**Task brief**
Write out each line exactly as it stands, please.

^^^^^^^^

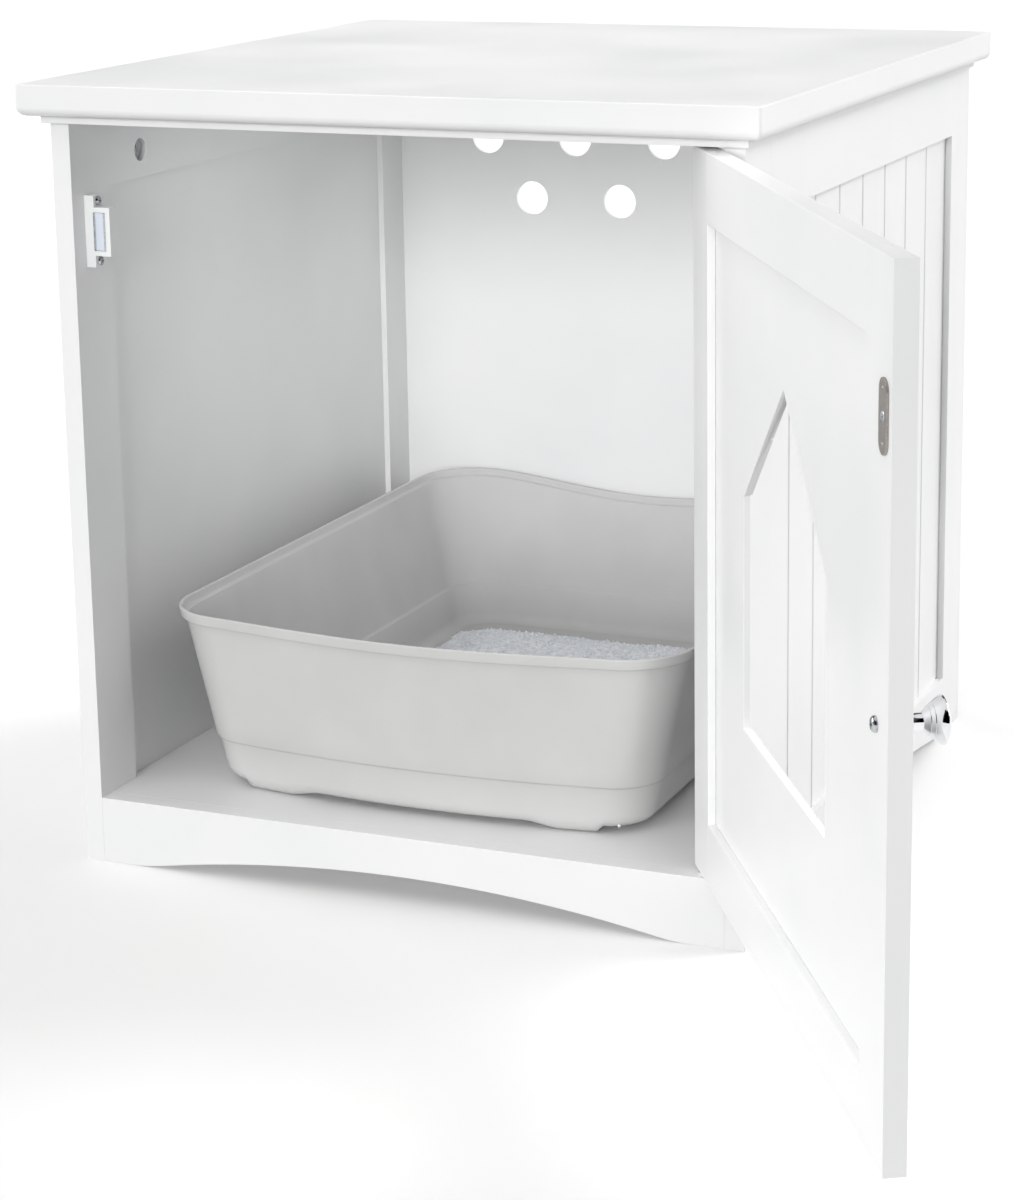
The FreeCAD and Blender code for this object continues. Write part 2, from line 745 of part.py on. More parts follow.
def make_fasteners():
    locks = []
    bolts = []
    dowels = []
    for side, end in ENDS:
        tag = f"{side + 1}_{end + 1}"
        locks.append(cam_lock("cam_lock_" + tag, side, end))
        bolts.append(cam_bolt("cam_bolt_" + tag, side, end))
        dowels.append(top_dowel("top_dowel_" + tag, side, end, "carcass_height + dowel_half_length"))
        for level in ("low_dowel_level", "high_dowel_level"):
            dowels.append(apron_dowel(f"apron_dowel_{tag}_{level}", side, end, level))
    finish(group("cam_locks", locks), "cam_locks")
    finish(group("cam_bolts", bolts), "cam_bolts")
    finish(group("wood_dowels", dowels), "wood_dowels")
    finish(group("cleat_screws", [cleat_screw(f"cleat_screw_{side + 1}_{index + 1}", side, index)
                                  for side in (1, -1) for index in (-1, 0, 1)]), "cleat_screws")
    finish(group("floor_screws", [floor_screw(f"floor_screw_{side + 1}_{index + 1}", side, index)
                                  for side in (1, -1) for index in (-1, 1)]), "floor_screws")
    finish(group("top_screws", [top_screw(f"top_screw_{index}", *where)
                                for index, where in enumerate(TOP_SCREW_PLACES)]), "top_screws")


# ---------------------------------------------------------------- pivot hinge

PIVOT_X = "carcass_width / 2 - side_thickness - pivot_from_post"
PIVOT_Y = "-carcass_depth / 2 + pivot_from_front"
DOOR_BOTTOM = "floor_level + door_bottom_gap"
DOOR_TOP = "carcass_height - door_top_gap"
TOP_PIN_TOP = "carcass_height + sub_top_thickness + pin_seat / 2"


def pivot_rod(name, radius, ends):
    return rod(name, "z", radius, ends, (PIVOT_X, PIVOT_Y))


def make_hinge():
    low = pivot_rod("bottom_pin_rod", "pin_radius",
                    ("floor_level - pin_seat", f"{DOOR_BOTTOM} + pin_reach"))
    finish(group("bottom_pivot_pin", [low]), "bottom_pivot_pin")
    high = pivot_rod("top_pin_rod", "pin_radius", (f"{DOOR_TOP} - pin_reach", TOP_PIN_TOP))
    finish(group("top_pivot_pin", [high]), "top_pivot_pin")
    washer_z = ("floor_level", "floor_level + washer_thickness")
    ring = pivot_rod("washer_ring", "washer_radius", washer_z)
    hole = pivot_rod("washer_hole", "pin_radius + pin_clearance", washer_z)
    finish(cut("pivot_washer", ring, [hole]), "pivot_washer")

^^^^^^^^

**Reply to the exercise**
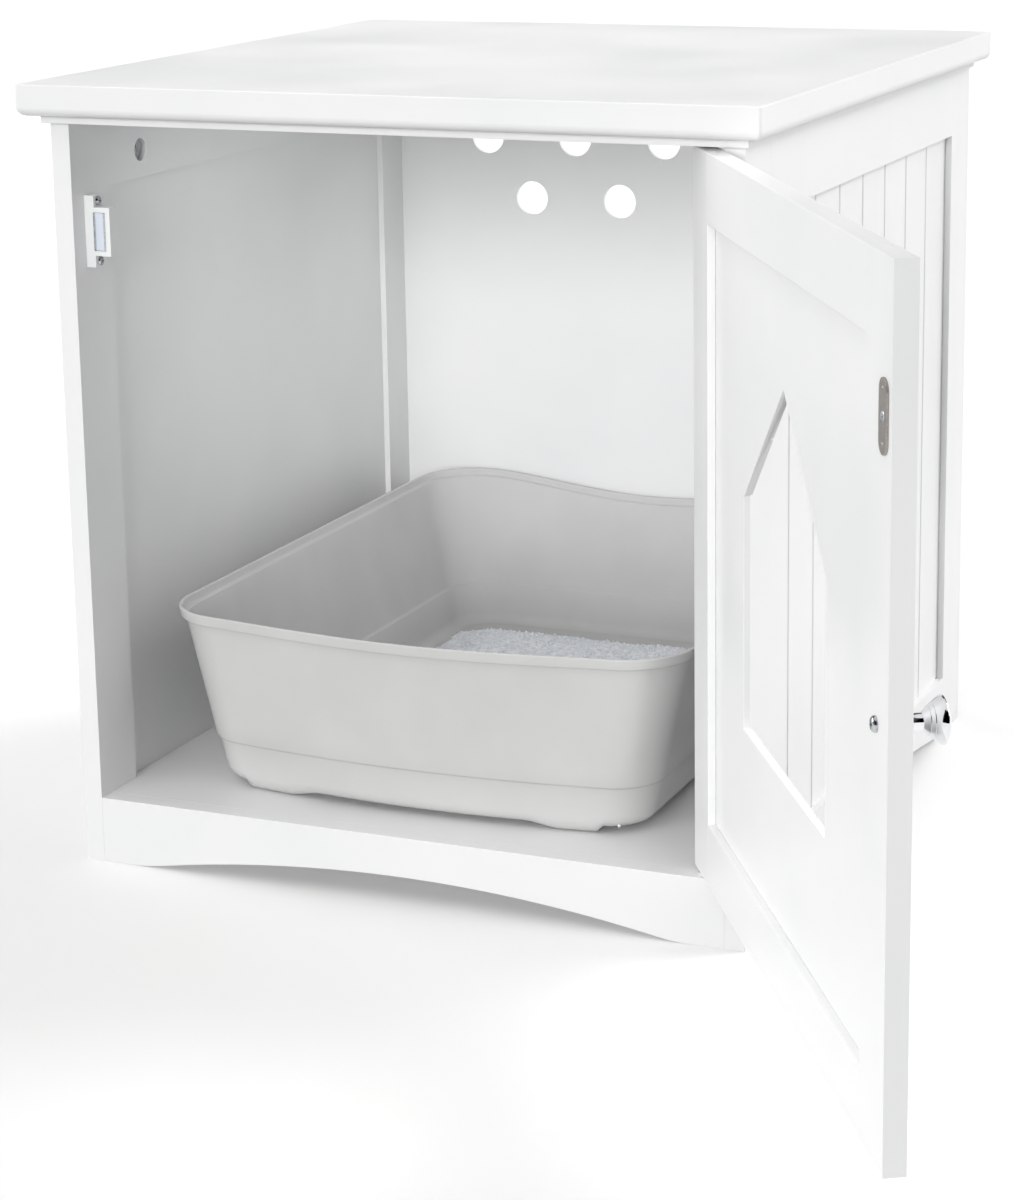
The FreeCAD and Blender code for this object continues. Write part 2, from line 745 of part.py on. More parts follow.
def make_fasteners():
    locks = []
    bolts = []
    dowels = []
    for side, end in ENDS:
        tag = f"{side + 1}_{end + 1}"
        locks.append(cam_lock("cam_lock_" + tag, side, end))
        bolts.append(cam_bolt("cam_bolt_" + tag, side, end))
        dowels.append(top_dowel("top_dowel_" + tag, side, end, "carcass_height + dowel_half_length"))
        for level in ("low_dowel_level", "high_dowel_level"):
            dowels.append(apron_dowel(f"apron_dowel_{tag}_{level}", side, end, level))
    finish(group("cam_locks", locks), "cam_locks")
    finish(group("cam_bolts", bolts), "cam_bolts")
    finish(group("wood_dowels", dowels), "wood_dowels")
    finish(group("cleat_screws", [cleat_screw(f"cleat_screw_{side + 1}_{index + 1}", side, index)
                                  for side in (1, -1) for index in (-1, 0, 1)]), "cleat_screws")
    finish(group("floor_screws", [floor_screw(f"floor_screw_{side + 1}_{index + 1}", side, index)
                                  for side in (1, -1) for index in (-1, 1)]), "floor_screws")
    finish(group("top_screws", [top_screw(f"top_screw_{index}", *where)
                                for index, where in enumerate(TOP_SCREW_PLACES)]), "top_screws")


# ---------------------------------------------------------------- pivot hinge

PIVOT_X = "carcass_width / 2 - side_thickness - pivot_from_post"
PIVOT_Y = "-carcass_depth / 2 + pivot_from_front"
DOOR_BOTTOM = "floor_level + door_bottom_gap"
DOOR_TOP = "carcass_height - door_top_gap"
TOP_PIN_TOP = "carcass_height + sub_top_thickness + pin_seat / 2"


def pivot_rod(name, radius, ends):
    return rod(name, "z", radius, ends, (PIVOT_X, PIVOT_Y))


def make_hinge():
    low = pivot_rod("bottom_pin_rod", "pin_radius",
                    ("floor_level - pin_seat", f"{DOOR_BOTTOM} + pin_reach"))
    finish(group("bottom_pivot_pin", [low]), "bottom_pivot_pin")
    high = pivot_rod("top_pin_rod", "pin_radius", (f"{DOOR_TOP} - pin_reach", TOP_PIN_TOP))
    finish(group("top_pivot_pin", [high]), "top_pivot_pin")
    washer_z = ("floor_level", "floor_level + washer_thickness")
    ring = pivot_rod("washer_ring", "washer_radius", washer_z)
    hole = pivot_rod("washer_hole", "pin_radius + pin_clearance", washer_z)
    finish(cut("pivot_washer", ring, [hole]), "pivot_washer")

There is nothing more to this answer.